Decades later I, too, wear tweed jackets, but keep them clean (unlike the original Ivy population), and am not a parafascist reactionary (unlike some of the most visible latter-day Ivy practitioners). Savile Row tailors had to sacralize the concept of tweed for me, washing away all its associations of brown, smelly, shapeless and hegemonic, so that my garments in it, strange alpaca Shetland weaves or unthinkable lavenders, are as far from Ivy as possible. Despite the awful Brown Daily Herald (for which I coined the motto “all the print that fits is news”) carrying a weekly News of the Ivies section, none of us felt any ineffable Ivy-ness. The closest I came to such a feeling may have been reading a cheesy story by Providence’s own H.P. Lovecraft, whose action suddenly shifted to the very room I was sitting in… or perhaps hearing a townie couple at a Spring Weekend concert by the very non-Ivy Violent Femmes mutter about how all the kids in the audience had good teeth.
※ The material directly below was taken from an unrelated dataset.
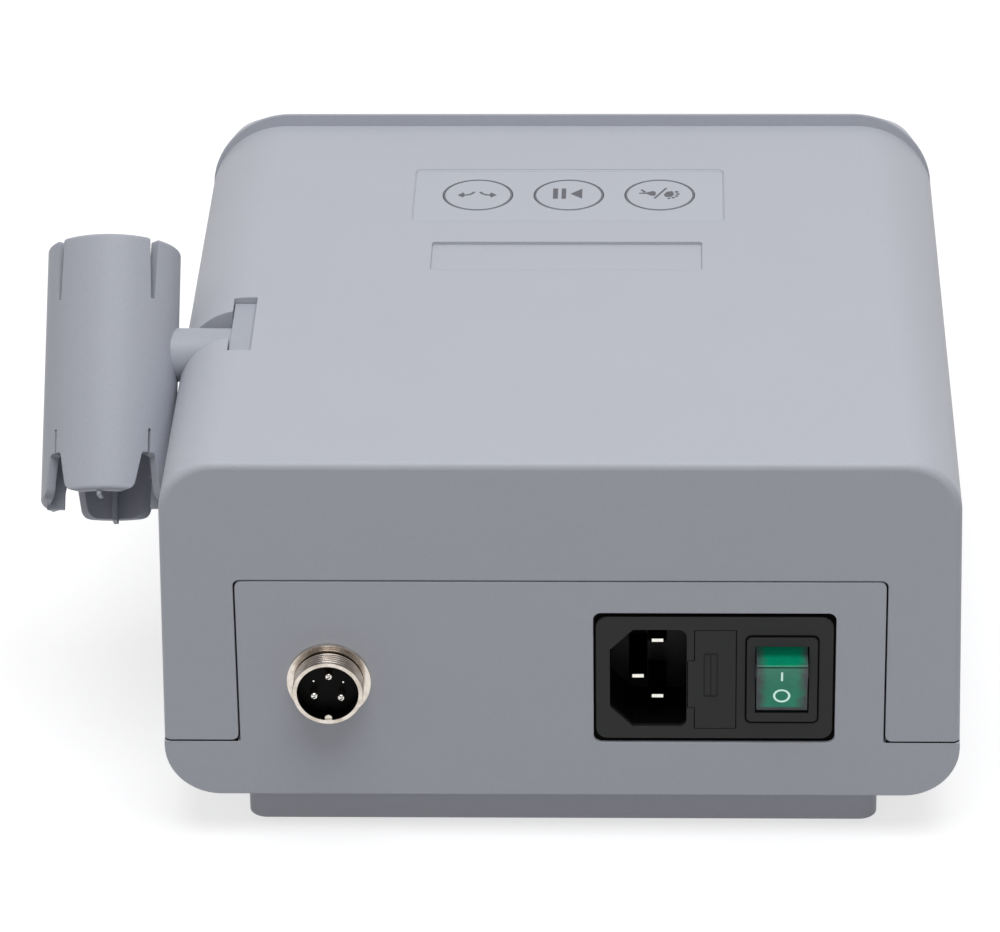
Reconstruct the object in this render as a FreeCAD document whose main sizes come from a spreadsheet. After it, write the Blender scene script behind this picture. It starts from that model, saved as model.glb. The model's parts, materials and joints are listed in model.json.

I do not mourn Ivy, as I do not mourn the shops that died trying to sell it to the college populations that have moved on. I hope my housemate found what he was looking for in New Haven (I did successfully, and evilly, bullshit him into buying two Brigg umbrellas for his move there). Had I been him, no doubt I would have succumbed to some aspect of Richard Press’s winning fantasies, replaying the opening paragraphs of Franny and Zooey in my mind, wool-lined Burberry and all, in search of a possessions-linked romance that reality has no place for in this day and age, if it ever had.